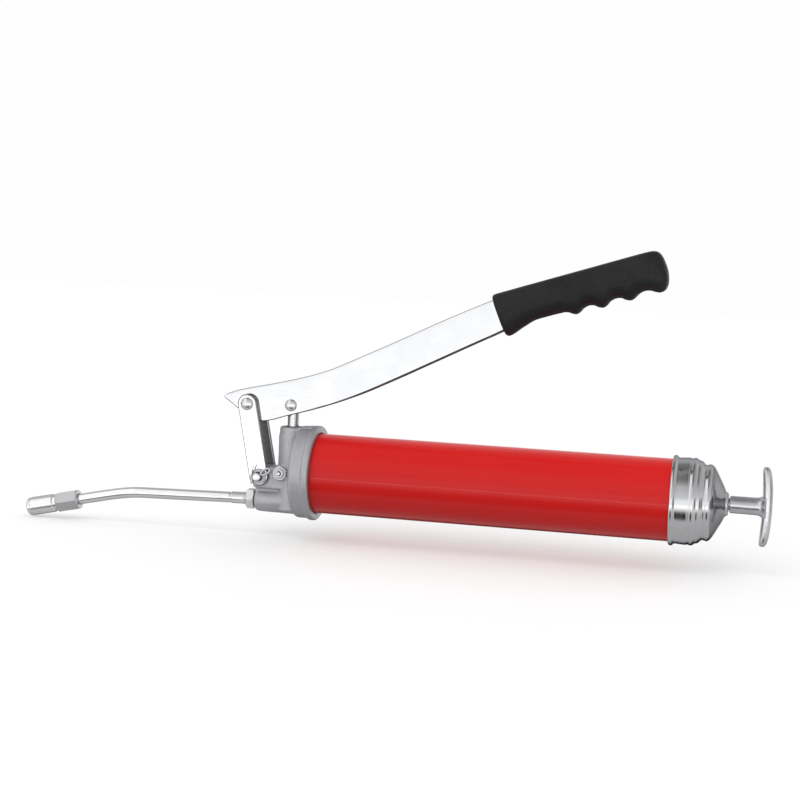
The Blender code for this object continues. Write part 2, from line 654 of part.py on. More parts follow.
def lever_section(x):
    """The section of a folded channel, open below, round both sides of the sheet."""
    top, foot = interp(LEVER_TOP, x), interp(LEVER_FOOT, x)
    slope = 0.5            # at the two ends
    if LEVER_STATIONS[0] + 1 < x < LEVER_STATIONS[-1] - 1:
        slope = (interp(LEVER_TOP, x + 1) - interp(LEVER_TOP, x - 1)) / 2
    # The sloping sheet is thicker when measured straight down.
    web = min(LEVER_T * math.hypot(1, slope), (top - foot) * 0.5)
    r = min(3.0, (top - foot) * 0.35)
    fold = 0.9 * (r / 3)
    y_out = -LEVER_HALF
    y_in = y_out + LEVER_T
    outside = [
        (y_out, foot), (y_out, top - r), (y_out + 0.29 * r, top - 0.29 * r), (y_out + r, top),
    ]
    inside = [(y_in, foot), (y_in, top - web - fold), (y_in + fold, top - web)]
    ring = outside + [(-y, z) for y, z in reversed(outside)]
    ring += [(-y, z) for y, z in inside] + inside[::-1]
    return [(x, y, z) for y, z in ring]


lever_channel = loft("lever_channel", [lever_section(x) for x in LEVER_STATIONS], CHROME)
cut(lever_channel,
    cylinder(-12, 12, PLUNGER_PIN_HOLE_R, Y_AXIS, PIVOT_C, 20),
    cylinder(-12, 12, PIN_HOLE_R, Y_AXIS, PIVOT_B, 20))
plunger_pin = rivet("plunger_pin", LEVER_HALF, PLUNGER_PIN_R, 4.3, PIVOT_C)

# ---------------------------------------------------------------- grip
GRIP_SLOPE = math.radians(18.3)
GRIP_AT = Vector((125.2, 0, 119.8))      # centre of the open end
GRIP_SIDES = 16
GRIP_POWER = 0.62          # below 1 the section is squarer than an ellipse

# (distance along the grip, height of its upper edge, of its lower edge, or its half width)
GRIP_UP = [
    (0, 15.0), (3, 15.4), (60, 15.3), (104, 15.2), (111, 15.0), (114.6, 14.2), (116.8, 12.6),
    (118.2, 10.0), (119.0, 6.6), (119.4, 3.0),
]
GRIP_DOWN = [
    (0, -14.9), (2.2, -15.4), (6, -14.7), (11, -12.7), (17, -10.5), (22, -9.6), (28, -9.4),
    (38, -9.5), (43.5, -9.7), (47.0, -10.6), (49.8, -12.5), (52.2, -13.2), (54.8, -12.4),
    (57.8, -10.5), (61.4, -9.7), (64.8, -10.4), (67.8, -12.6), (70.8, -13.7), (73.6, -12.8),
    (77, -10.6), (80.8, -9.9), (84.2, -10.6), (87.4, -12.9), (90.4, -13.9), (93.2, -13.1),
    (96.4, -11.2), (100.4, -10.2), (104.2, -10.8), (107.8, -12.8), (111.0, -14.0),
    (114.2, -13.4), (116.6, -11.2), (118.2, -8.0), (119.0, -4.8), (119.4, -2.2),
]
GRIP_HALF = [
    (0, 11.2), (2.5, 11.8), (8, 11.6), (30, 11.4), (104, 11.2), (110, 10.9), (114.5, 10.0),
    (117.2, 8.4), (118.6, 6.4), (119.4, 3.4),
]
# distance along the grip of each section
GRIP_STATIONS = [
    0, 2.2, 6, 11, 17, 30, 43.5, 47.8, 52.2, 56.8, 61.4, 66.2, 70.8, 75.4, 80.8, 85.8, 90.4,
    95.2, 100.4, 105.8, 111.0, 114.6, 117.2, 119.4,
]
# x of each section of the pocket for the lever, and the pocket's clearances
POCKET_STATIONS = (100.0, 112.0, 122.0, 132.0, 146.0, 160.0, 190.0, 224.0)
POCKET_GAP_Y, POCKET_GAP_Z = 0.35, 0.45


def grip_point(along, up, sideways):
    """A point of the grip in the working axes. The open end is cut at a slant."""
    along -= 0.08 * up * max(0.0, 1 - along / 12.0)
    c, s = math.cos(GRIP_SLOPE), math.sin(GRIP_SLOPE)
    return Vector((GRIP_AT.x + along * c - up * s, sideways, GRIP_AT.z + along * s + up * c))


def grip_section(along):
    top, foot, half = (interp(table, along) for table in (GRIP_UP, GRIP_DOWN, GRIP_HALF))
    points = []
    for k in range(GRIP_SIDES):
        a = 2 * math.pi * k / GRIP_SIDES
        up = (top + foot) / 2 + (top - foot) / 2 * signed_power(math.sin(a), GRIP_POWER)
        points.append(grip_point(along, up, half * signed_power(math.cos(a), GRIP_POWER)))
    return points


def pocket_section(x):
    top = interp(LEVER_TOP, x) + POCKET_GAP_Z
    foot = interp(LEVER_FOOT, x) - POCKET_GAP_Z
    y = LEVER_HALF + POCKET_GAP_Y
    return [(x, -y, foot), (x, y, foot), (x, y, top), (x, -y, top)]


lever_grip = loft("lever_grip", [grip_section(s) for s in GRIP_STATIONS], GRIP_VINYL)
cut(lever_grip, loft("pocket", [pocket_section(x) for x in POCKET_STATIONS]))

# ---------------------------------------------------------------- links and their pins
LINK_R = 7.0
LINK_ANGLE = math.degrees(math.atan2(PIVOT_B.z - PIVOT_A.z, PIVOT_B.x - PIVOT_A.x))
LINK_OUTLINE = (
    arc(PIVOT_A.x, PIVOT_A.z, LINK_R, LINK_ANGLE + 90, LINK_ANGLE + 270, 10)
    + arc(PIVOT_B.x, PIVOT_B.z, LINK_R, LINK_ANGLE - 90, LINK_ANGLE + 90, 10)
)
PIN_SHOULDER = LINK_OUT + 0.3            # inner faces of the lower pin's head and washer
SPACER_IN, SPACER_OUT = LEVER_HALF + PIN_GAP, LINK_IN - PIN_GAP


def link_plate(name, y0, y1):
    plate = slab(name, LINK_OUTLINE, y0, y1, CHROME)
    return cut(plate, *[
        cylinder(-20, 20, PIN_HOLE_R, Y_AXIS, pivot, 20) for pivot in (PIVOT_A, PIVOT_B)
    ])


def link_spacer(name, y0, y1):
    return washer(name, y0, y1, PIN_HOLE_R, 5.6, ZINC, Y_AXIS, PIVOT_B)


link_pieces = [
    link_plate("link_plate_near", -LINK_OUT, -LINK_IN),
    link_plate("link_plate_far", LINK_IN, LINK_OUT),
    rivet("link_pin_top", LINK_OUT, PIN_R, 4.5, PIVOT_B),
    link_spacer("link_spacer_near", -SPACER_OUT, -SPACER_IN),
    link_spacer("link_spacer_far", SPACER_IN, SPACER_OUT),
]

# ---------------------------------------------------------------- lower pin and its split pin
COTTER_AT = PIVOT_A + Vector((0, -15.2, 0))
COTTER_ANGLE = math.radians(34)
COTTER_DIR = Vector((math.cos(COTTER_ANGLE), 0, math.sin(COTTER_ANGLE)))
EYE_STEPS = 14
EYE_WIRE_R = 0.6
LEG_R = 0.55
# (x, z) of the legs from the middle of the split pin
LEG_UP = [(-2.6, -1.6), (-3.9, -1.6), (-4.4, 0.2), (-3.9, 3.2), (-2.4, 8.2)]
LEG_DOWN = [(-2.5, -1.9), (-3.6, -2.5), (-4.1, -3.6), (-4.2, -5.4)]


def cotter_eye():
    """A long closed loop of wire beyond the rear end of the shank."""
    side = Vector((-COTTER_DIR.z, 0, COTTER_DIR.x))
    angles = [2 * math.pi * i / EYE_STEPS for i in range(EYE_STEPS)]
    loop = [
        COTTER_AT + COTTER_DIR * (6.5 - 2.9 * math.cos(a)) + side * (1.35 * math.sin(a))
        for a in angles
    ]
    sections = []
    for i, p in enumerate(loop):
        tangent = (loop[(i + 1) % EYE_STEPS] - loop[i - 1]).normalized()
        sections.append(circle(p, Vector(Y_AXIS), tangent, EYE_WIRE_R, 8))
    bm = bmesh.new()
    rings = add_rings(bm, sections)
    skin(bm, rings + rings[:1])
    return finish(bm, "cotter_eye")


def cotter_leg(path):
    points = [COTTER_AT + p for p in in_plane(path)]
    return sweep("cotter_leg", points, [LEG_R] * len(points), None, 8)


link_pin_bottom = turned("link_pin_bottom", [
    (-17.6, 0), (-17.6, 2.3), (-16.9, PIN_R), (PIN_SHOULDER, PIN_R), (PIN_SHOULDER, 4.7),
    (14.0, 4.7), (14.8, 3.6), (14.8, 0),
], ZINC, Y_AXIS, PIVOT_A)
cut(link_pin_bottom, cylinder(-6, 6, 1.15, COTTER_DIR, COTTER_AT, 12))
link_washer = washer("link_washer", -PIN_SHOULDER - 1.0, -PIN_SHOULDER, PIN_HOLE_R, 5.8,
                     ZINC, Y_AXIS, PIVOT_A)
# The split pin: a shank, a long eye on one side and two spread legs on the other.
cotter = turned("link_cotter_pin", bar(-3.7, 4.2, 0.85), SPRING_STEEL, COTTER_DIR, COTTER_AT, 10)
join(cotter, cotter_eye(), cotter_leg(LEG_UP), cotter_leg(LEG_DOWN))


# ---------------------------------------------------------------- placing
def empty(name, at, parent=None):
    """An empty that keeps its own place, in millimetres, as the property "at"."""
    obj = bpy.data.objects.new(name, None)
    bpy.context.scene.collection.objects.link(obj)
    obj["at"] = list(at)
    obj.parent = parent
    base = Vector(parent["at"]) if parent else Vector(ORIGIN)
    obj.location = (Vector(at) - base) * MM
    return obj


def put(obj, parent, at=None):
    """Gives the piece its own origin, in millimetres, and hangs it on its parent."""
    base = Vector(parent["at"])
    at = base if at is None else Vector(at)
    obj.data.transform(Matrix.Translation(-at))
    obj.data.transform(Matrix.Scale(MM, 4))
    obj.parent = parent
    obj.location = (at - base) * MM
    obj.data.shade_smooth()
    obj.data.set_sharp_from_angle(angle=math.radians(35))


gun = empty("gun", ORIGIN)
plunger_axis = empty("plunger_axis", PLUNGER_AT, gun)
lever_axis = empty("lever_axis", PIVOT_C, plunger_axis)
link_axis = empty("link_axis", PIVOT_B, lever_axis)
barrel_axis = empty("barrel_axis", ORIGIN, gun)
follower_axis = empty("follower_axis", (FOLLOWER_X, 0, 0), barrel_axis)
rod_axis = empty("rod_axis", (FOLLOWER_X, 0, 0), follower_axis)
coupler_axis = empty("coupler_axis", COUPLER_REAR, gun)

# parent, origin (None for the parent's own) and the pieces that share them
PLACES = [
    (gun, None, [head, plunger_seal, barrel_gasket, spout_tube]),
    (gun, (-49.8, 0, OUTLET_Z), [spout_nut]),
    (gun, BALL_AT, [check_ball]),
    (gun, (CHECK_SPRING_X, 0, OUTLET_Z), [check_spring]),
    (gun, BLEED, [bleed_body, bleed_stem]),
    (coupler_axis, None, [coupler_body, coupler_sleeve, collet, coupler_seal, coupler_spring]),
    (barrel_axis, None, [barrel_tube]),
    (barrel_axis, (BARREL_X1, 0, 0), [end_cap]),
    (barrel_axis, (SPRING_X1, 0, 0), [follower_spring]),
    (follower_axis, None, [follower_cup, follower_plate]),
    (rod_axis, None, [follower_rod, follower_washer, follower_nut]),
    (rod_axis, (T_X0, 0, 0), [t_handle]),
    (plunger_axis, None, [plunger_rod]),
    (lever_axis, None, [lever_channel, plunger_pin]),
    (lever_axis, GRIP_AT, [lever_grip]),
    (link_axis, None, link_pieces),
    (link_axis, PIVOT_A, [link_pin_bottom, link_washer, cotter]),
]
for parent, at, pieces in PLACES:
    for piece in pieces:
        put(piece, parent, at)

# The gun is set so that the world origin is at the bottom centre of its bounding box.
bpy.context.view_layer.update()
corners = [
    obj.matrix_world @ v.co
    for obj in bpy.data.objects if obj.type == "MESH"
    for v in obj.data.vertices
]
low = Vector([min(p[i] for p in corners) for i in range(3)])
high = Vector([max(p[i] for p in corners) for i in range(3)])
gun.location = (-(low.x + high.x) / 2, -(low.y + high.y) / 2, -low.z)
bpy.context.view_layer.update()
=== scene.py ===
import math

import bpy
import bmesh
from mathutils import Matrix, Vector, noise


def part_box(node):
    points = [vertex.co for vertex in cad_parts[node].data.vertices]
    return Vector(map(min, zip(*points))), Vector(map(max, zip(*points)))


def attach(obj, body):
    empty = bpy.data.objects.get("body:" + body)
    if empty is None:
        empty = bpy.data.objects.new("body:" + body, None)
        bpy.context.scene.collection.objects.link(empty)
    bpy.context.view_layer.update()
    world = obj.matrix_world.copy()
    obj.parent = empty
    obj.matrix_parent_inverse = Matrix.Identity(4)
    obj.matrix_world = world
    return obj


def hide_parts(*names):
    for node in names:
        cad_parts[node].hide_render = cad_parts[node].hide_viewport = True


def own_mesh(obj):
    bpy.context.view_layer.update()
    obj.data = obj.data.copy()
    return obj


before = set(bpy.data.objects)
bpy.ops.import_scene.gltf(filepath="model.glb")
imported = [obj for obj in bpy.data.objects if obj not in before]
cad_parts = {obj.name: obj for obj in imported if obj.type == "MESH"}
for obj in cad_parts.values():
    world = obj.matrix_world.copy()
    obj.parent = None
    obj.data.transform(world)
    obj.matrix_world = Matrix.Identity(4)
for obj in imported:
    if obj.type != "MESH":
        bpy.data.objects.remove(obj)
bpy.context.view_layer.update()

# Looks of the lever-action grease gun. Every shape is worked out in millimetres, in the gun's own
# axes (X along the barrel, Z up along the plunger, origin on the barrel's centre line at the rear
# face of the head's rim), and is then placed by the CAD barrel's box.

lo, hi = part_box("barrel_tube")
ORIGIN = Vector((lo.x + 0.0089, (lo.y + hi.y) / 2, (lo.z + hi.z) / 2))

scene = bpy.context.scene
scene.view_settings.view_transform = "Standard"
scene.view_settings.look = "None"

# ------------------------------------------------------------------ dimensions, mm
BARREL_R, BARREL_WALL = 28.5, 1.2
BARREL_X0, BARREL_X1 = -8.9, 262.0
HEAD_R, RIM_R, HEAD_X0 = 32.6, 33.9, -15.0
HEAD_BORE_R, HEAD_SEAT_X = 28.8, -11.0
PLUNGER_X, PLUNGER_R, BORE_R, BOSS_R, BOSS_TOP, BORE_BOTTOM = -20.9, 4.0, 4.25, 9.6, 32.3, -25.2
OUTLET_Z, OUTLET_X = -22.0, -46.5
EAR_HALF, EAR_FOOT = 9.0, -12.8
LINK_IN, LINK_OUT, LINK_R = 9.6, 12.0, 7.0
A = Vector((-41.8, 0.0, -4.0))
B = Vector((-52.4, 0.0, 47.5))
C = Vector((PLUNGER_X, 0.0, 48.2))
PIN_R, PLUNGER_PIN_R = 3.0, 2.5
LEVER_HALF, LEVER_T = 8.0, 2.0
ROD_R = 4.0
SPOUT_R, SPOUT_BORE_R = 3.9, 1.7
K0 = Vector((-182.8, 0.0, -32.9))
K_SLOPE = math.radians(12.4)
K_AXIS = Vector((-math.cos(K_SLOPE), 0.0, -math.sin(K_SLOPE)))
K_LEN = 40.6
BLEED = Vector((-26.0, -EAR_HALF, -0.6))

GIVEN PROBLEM
From the listing above, collect every line that mentions the word "node".

THE COMPLETED TASK
def part_box(node):
    points = [vertex.co for vertex in cad_parts[node].data.vertices]
    for node in names:
        cad_parts[node].hide_render = cad_parts[node].hide_viewport = True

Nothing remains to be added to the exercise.